(Exercise details)
Copy every line, leaving nothing out and adding nothing.

(Listed entries)

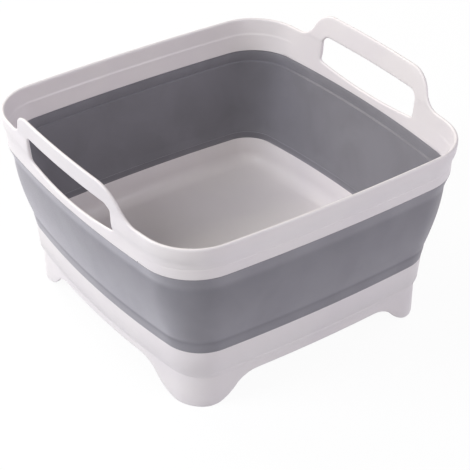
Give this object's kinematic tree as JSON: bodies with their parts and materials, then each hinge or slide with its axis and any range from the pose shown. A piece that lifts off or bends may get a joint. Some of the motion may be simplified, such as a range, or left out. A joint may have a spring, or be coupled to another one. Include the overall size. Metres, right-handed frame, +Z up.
{
  "type": "collapsible sink",
  "caption": "Square collapsible sink: rigid rim with loop handles, soft wall that folds down, and a footed base tray.",
  "frame": {"origin": "middle of the basin, on the table that the feet stand on", "axes": "+X from handle to handle, +Y along the plain sides' normal, +Z up out of the basin"},
  "size_m": [0.3144, 0.2948, 0.1938],
  "materials": {
    "white_plastic": "satin off-white polypropylene with a faint lilac cast",
    "grey_rubber": "matte blue-grey thermoplastic rubber"
  },
  "bodies": {
    "base": {"base_tray": "white_plastic", "wall_bottom_lip": "grey_rubber"},
    "rim": {"rim_frame": "white_plastic", "wall_top_lip": "grey_rubber"},
    "band_4": {"wall_band_4": "grey_rubber"},
    "band_3": {"wall_band_3": "grey_rubber"},
    "band_2": {"wall_band_2": "grey_rubber"},
    "band_1": {"wall_band_1": "grey_rubber"}
  },
  "joints": [
    {"name": "rim_collapse", "type": "slide", "parent": "base", "child": "rim", "axis": [0, 0, 1], "range_m": [-0.12, 0]},
    {"name": "band_4_fold", "type": "slide", "parent": "base", "child": "band_4", "axis": [0, 0, 1], "range_m": [-0.0948, 0]},
    {"name": "band_3_fold", "type": "slide", "parent": "base", "child": "band_3", "axis": [0, 0, 1], "range_m": [-0.0648, 0]},
    {"name": "band_2_fold", "type": "slide", "parent": "base", "child": "band_2", "axis": [0, 0, 1], "range_m": [-0.0372, 0]},
    {"name": "band_1_fold", "type": "slide", "parent": "base", "child": "band_1", "axis": [0, 0, 1], "range_m": [-0.0156, 0]}
  ],
  "couplings": [
    {"joint": "band_4_fold", "follows": "rim_collapse", "ratio": 0.79},
    {"joint": "band_3_fold", "follows": "rim_collapse", "ratio": 0.54},
    {"joint": "band_2_fold", "follows": "rim_collapse", "ratio": 0.31},
    {"joint": "band_1_fold", "follows": "rim_collapse", "ratio": 0.13}
  ]
}
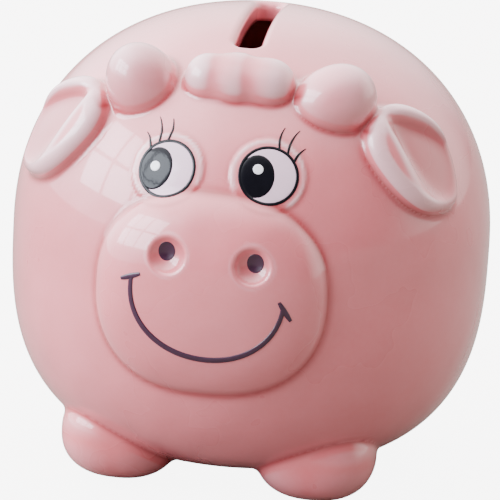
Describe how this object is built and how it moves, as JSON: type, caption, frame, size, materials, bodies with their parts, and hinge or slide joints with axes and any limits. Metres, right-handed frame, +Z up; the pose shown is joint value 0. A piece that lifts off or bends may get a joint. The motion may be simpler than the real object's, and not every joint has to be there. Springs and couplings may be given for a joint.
{
  "type": "figural animal coin bank",
  "caption": "Round glazed ceramic coin bank in the form of a calf, with a coin slot in the crown, stub feet and a rubber stopper in the belly.",
  "frame": {"origin": "on the ground under the middle of the round body, halfway between the muzzle's front and the tail's back", "axes": "+Z up, the face looks along -Y, +X towards the animal's left side"},
  "size_m": [0.096, 0.1057, 0.093],
  "materials": {
    "pink_glaze": "pink glaze over cast earthenware, glossy",
    "foot_glaze": "pink glaze, glossy, wiped bare on the underside",
    "eye_white": "white fired-on transfer, glossy",
    "eye_ink": "near-black fired-on transfer, glossy",
    "plum_ink": "dark plum fired-on line, glossy",
    "stopper_rubber": "soft moulded rubber, matt, greyish white"
  },
  "bodies": {
    "bank": {"body_shell": "pink_glaze", "muzzle": "pink_glaze", "left_horn": "pink_glaze", "right_horn": "pink_glaze", "forelock": "pink_glaze", "left_ear": "pink_glaze", "right_ear": "pink_glaze", "front_left_foot": "foot_glaze", "front_right_foot": "foot_glaze", "rear_left_foot": "foot_glaze", "rear_right_foot": "foot_glaze", "tail": "pink_glaze", "left_eye_white": "eye_white", "right_eye_white": "eye_white", "left_pupil": "eye_ink", "right_pupil": "eye_ink", "left_glint": "eye_white", "right_glint": "eye_white", "left_eye_line": "eye_ink", "right_eye_line": "eye_ink", "left_nostril": "plum_ink", "right_nostril": "plum_ink", "smile": "plum_ink"},
    "stopper": {"stopper": "stopper_rubber"}
  },
  "joints": [
    {"name": "stopper_pull", "type": "slide", "parent": "bank", "child": "stopper", "axis": [0, 0, -1], "range_m": [0, 0.018]}
  ]
}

(Exercise output)
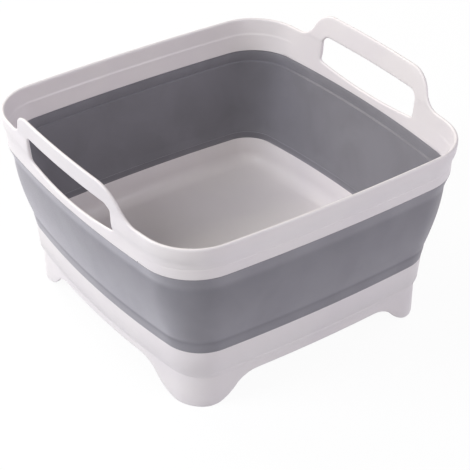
Give this object's kinematic tree as JSON: bodies with their parts and materials, then each hinge or slide with its axis and any range from the pose shown. A piece that lifts off or bends may get a joint. Some of the motion may be simplified, such as a range, or left out. A joint may have a spring, or be coupled to another one. Include the overall size. Metres, right-handed frame, +Z up.
{
  "type": "collapsible sink",
  "caption": "Square collapsible sink: rigid rim with loop handles, soft wall that folds down, and a footed base tray.",
  "frame": {"origin": "middle of the basin, on the table that the feet stand on", "axes": "+X from handle to handle, +Y along the plain sides' normal, +Z up out of the basin"},
  "size_m": [0.3144, 0.2948, 0.1938],
  "materials": {
    "white_plastic": "satin off-white polypropylene with a faint lilac cast",
    "grey_rubber": "matte blue-grey thermoplastic rubber"
  },
  "bodies": {
    "base": {"base_tray": "white_plastic", "wall_bottom_lip": "grey_rubber"},
    "rim": {"rim_frame": "white_plastic", "wall_top_lip": "grey_rubber"},
    "band_4": {"wall_band_4": "grey_rubber"},
    "band_3": {"wall_band_3": "grey_rubber"},
    "band_2": {"wall_band_2": "grey_rubber"},
    "band_1": {"wall_band_1": "grey_rubber"}
  },
  "joints": [
    {"name": "rim_collapse", "type": "slide", "parent": "base", "child": "rim", "axis": [0, 0, 1], "range_m": [-0.12, 0]},
    {"name": "band_4_fold", "type": "slide", "parent": "base", "child": "band_4", "axis": [0, 0, 1], "range_m": [-0.0948, 0]},
    {"name": "band_3_fold", "type": "slide", "parent": "base", "child": "band_3", "axis": [0, 0, 1], "range_m": [-0.0648, 0]},
    {"name": "band_2_fold", "type": "slide", "parent": "base", "child": "band_2", "axis": [0, 0, 1], "range_m": [-0.0372, 0]},
    {"name": "band_1_fold", "type": "slide", "parent": "base", "child": "band_1", "axis": [0, 0, 1], "range_m": [-0.0156, 0]}
  ],
  "couplings": [
    {"joint": "band_4_fold", "follows": "rim_collapse", "ratio": 0.79},
    {"joint": "band_3_fold", "follows": "rim_collapse", "ratio": 0.54},
    {"joint": "band_2_fold", "follows": "rim_collapse", "ratio": 0.31},
    {"joint": "band_1_fold", "follows": "rim_collapse", "ratio": 0.13}
  ]
}
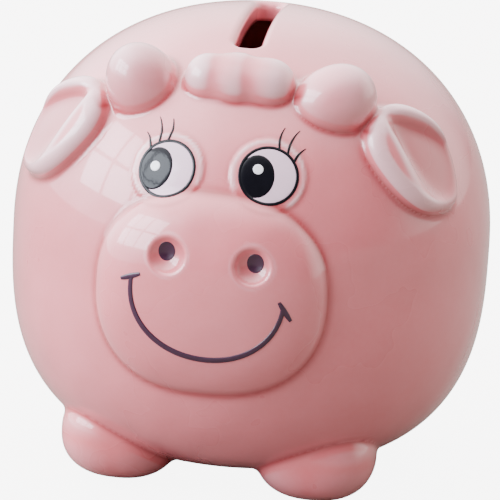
Describe how this object is built and how it moves, as JSON: type, caption, frame, size, materials, bodies with their parts, and hinge or slide joints with axes and any limits. Metres, right-handed frame, +Z up; the pose shown is joint value 0. A piece that lifts off or bends may get a joint. The motion may be simpler than the real object's, and not every joint has to be there. Springs and couplings may be given for a joint.
{
  "type": "figural animal coin bank",
  "caption": "Round glazed ceramic coin bank in the form of a calf, with a coin slot in the crown, stub feet and a rubber stopper in the belly.",
  "frame": {"origin": "on the ground under the middle of the round body, halfway between the muzzle's front and the tail's back", "axes": "+Z up, the face looks along -Y, +X towards the animal's left side"},
  "size_m": [0.096, 0.1057, 0.093],
  "materials": {
    "pink_glaze": "pink glaze over cast earthenware, glossy",
    "foot_glaze": "pink glaze, glossy, wiped bare on the underside",
    "eye_white": "white fired-on transfer, glossy",
    "eye_ink": "near-black fired-on transfer, glossy",
    "plum_ink": "dark plum fired-on line, glossy",
    "stopper_rubber": "soft moulded rubber, matt, greyish white"
  },
  "bodies": {
    "bank": {"body_shell": "pink_glaze", "muzzle": "pink_glaze", "left_horn": "pink_glaze", "right_horn": "pink_glaze", "forelock": "pink_glaze", "left_ear": "pink_glaze", "right_ear": "pink_glaze", "front_left_foot": "foot_glaze", "front_right_foot": "foot_glaze", "rear_left_foot": "foot_glaze", "rear_right_foot": "foot_glaze", "tail": "pink_glaze", "left_eye_white": "eye_white", "right_eye_white": "eye_white", "left_pupil": "eye_ink", "right_pupil": "eye_ink", "left_glint": "eye_white", "right_glint": "eye_white", "left_eye_line": "eye_ink", "right_eye_line": "eye_ink", "left_nostril": "plum_ink", "right_nostril": "plum_ink", "smile": "plum_ink"},
    "stopper": {"stopper": "stopper_rubber"}
  },
  "joints": [
    {"name": "stopper_pull", "type": "slide", "parent": "bank", "child": "stopper", "axis": [0, 0, -1], "range_m": [0, 0.018]}
  ]
}